При виде этого безобразного насилия в душе Антонио, охваченного и раньше непонятным для него чувством участия и сострадания к отцу и дочери, вспыхнуло негодование. Он резким движением оторвал одного из карлистов от девушки, стоявшей на коленях, и с силой оттолкнул другого.

— Бесчеловечные, бессовестные, что вам нужно от этой сеньоры? — воскликнул он грозным, повелительным тоном. — Вон отсюда!

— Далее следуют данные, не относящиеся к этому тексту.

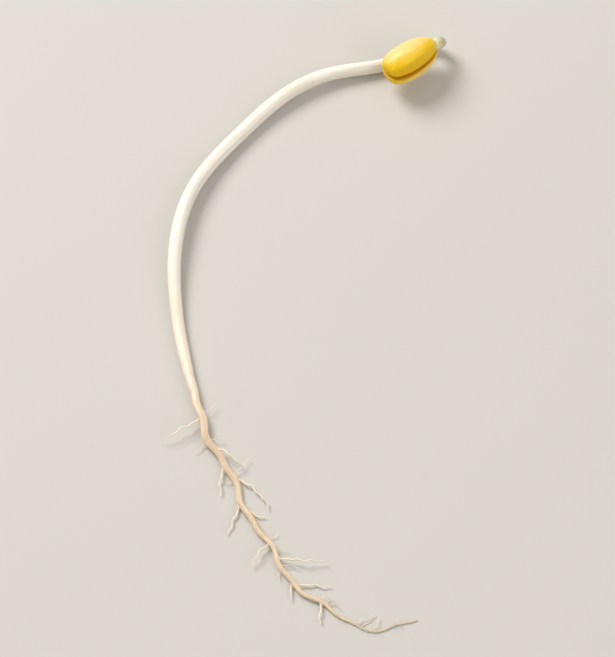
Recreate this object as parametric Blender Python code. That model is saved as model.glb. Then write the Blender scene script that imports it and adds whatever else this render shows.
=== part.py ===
"""A soybean sprout lying on a level surface.

The long white stem arches across the surface and ends in a hook, which folds the two
yellow seed leaves back over it. Between the seed leaves sits the bud of the first true
leaves. At the other end the stem passes into a thin root with side rootlets.
Everything is in metres, +Z up, with the surface at z = 0.
"""

import math
import random

import bmesh
import bpy
import numpy as np
from mathutils import Matrix, Vector

MM = 0.001

# Route of stem and root on the surface, from the start of the hook to the root's tip.
STEM_ROUTE = (
    (20.7, 54.0), (13.6, 50.7), (4.0, 48.3), (-3.9, 43.8), (-10.7, 36.9), (-17.9, 26.8),
    (-21.0, 15.5), (-20.9, 4.5), (-18.4, -9.4), (-15.2, -20.0),
)
ROOT_ROUTE = ((-10.9, -28.9), (-7.0, -37.0), (-2.2, -44.9), (3.8, -50.6), (10.8, -53.4), (17.6, -52.2))
STEM_LENGTH = 86.0 * MM
WAVES = ((0.42 * MM, 14.5 * MM), (0.2 * MM, 6.3 * MM))

# Radius along the route, as (distance from the hook, radius).
NECK_RADIUS = 0.88 * MM
STEM_RADII = ((0.0, 0.94), (10.0, 1.08), (36.0, 1.2), (58.0, 1.12), (80.0, 0.92), (86.0, 0.82))
ROOT_RADII = ((86.0, 0.77), (92.0, 0.62), (106.0, 0.5), (124.0, 0.39), (143.0, 0.3))

# Resting: stretches of the route that touch the surface, and the lift between them.
TOUCHES = ((0.0, 6.0), (36.0, 36.0), (79.0, 79.0), (108.0, 108.0), (141.0, 150.0))
LIFTS = (0.7 * MM, 1.1 * MM, 0.45 * MM, 0.3 * MM)
FLAT_DEPTH = 0.06 * MM
ROOT_FLAT_DEPTH = 0.04 * MM

# The hook, half an ellipse that leans towards -Y from upright, and the neck past it.
HOOK_RISE = 2.15 * MM
HOOK_REACH = 1.5 * MM
HOOK_LEAN = math.radians(30.0)
NECK_LENGTH = 0.8 * MM

# The seed leaves together make the bean.
BEAN_LENGTH = 10.1 * MM
BEAN_WIDTH = 5.8 * MM
BEAN_HEADING = math.radians(216.5)
BEAN_ROLL = math.radians(41.0)
LEAF_THICKNESS = 2.86 * MM
LEAF_EDGE_RADIUS = 0.3 * MM
LEAF_GAP = 0.2 * MM
LEAF_OPENING = math.radians(1.3)
LEAF_TAPER = 0.15
LEAF_BLUNTNESS = (0.95, 0.62)
SOCKET_RADIUS = 0.98 * MM
JOIN_GAP = 0.1 * MM

# The bud of first leaves, and the bed that it lies in.
BUD_LENGTH = 2.7 * MM
BUD_WIDTH = 1.15 * MM
BUD_LEAF_THICKNESS = 0.46 * MM
BUD_LEAF_OFFSET = 0.17 * MM
BUD_LEAF_START = 0.24
BUD_LEAF_POINT = 0.35
BUD_STALK_RADIUS = 0.22 * MM
BED_HALF_LENGTH = 2.0 * MM
BED_CENTRE = 2.5 * MM
BED_HEIGHT = 0.7 * MM
BED_HALF_WIDTH = 0.95 * MM

# Side rootlets, placed along the root by a seeded rule.
ROOTLETS = 11
ROOTLET_SEED = 5
ROOTLET_FIRST = 91.0 * MM
ROOTLET_LAST = 134.0 * MM
ROOTLET_RADIUS = 0.3 * MM
ROOTLET_TIP_RADIUS = 0.24 * MM
ROOTLET_LENGTHS = (3.0 * MM, 10.0 * MM)
ROOTLET_SHORTENING = 0.4
ROOTLET_ANGLES = (math.radians(35.0), math.radians(85.0))
ROOTLET_BENDS = (math.radians(-60.0), math.radians(25.0))
ROOTLET_CLIMB = 0.14
ROOTLET_FLOOR = 0.06 * MM

SURFACE_BLOCK = (100.0 * MM, 200.0 * MM, 4.0 * MM)

STEM_STEP = 1.25 * MM
HOOK_STEPS = 12
ROOT_STEP = 1.3 * MM
ROOTLET_POINTS = 7


def clear_scene():
    for thing in list(bpy.data.objects):
        bpy.data.objects.remove(thing, do_unlink=True)


def collection(name):
    made = bpy.data.collections.new(name)
    bpy.context.scene.collection.children.link(made)
    return made


def material(name, colour, roughness):
    made = bpy.data.materials.new(name)
    made.use_nodes = True
    shader = made.node_tree.nodes["Principled BSDF"]
    shader.inputs["Base Color"].default_value = (*colour, 1.0)
    shader.inputs["Roughness"].default_value = roughness
    shader.inputs["Metallic"].default_value = 0.0
    return made


def smoothstep(t):
    t = np.clip(t, 0.0, 1.0)
    return t * t * (3.0 - 2.0 * t)


def eased(table, s):
    """The value at distance s of a table of (distance, value) in mm, eased from row to row."""
    stations, values = (np.array(column) * MM for column in zip(*table))
    row = np.clip(np.searchsorted(stations, s, side="right") - 1, 0, len(stations) - 2)
    share = smoothstep((s - stations[row]) / (stations[row + 1] - stations[row]))
    return values[row] + (values[row + 1] - values[row]) * share


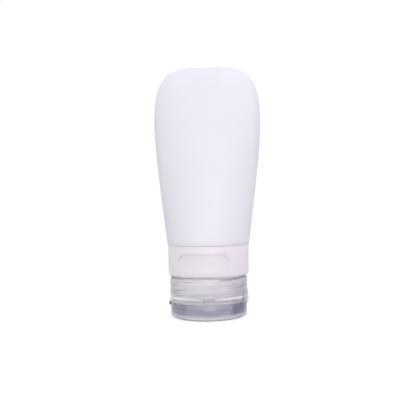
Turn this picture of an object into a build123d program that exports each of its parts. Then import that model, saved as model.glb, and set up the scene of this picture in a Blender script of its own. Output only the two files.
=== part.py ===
from build123d import *
import math
import os

# Silicone travel bottle that stands upside down on its flip-top cap. Millimetres, +Z up.
# The origin is on the bottle's axis, on the face of the lid that it stands on. The broad faces of
# the squeeze body look along -Y and +Y, the lid's hinge is on +X and its thumb tab on -X.

# Heights of the stack, from the standing face up
lid_height = 8.4
parting_gap = 0.15
cap_height = 13.35
collar_gap = 0.6
band_height = 16.7
body_height = 96.8

# Flip lid
lid_setback = 0.4
lid_wall = 1.3
lid_face = 1.5
lid_face_rounding = 1.8
lid_inside_rounding = 0.8
lip_wall = 0.9
lip_height = 1.1
lip_clearance = 0.35
lip_root = 2.4
lip_side_clearance = 1.3
plug_radius = 2.1
plug_entry = 1.2
plug_chamfer = 0.4
tab_reach = 1.0
tab_height = 2.0
tab_width = 9.0
tab_rounding = 0.4

# Screw cap
cap_setback = 1.0
skirt_wall = 1.45
skirt_end_rounding = 1.1
rim_rounding = 0.3
deck_recess = 1.65
deck_thickness = 1.6
spout_length = 5.0
spout_radius = 3.9
spout_tip_radius = 3.4
spout_bore_radius = 2.4
spout_chamfer = 0.3
boss_wall = 1.2
boss_height = 2.6
scoop_radius = 14.0
scoop_depth = 0.7
scoop_height = 3.2

# Hinge between lid and cap
hinge_setback = 0.9
knuckle_radius = 1.8
knuckle_length = 7.8
ear_length = 4.0
ear_proud = 0.8
knuckle_end_gap = 0.2
knuckle_clearance = 0.25
notch_clearance = 0.95
pin_radius = 0.8
pin_seat_fit = 0.02
pin_running_fit = 0.06
shoulder_proud = 0.6
shoulder_low = 2.7
shoulder_high = 4.4
shoulder_end = 6.6

# Drip valve and its retainer
valve_radius = 8.2
valve_fit = 0.2
valve_flange = 1.0
valve_wall = 0.8
dome_radius = 3.6
dome_rise = 1.5
slit_length = 3.6
slit_width = 0.15
retainer_bore_radius = 4.6
retainer_height = 1.4
retainer_fit = 0.1
retainer_chamfer = 0.4

# Sealing ring and the rolled lip of the silicone mouth
seal_thickness = 1.1
seal_side_clearance = 0.35
seal_chamfer = 0.2
mouth_lip_thickness = 1.1
mouth_lip_setback = 0.3
seat_gap = 0.05

# Collar: threaded neck, flange and outer band
neck_clearance = 0.95
neck_wall = 2.2
neck_chamfer = 0.4
flange_thickness = 1.6
band_radius = 22.2
band_draft = 0.25
band_wall = 1.4
band_rounding = 1.5
band_top_rounding = 0.2
window_width = 26.6
window_height = 8.2
window_end_flat = 0.8
window_depth = 0.6

# Label ring that turns between the band and the silicone
ring_thickness = 1.05
ring_outer_clearance = 0.25
ring_inner_clearance = 0.3
ring_end_clearance = 0.15
ring_edge_chamfer = 0.2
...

В первую минуту от неожиданности карлисты отступили, но увидев, что их противник безоружен и, по-видимому, несравненно слабее их физически, они дерзко закричали:

— Ты зачем пришел сюда? С какой стати ты осмеливаешься вмешиваться в наши дела?!

— Я пришел, чтобы защитить эту девушку от насилия, — ответил Антонио решительным тоном, становясь между ними и Хуанитой, крепко уцепившейся за него. — Представление окончено, убирайтесь вон, повторяю вам!

— Проклятая собака! — выругался один из карлистов, замахнувшись кулаком. — Кто ты и зачем здесь?

— Убирайся вон, — воскликнул другой, бросаясь к Антонио, которому не устоять было против этих двух атлетов. Старый Арторо пытался встать между ними и успокоить раздраженных карлистов.

— Остановитесь, сеньоры, остановитесь! — просил он. — Это мой сын! Он защищает свою сестру! Прилично ли таким хитрым солдатам, как вы, нападать на беззащитную девушку, оставьте ее!

— Он должен умереть за то, что осмелился напасть на нас, — кричал в бешенстве один из карлистов, пытаясь свалить Антонио.

— Сжальтесь, сжальтесь! — лепетала девушка чуть слышно.

— Не трогайте его, не убивайте, это мой сын! — воскликнул Арторо, прибегая к этой лжи, чтобы спасти незнакомого ему молодого человека от грозившей ему смерти.

Антонио, и в неравной борьбе сохраняя гордое спокойствие, хотел было сказать, что он вовсе не сын, но в это время оба карлиста, оставив Хуаниту, бросились на него, и под ударами их кулаков он упал. Арторо пытался оттащить злодеев от их жертвы, а Хуанита, вдруг бросившись на своего спасителя, закрыла его своим телом от дальнейших ударов.

К этому времени на шум сбежалось множество людей, и карлисты с ругательствами и угрозами убрались из балагана, где Хуанита, стоя на коленях перед бесчувственным своим защитником, рыдала, в отчаянии заламывая руки.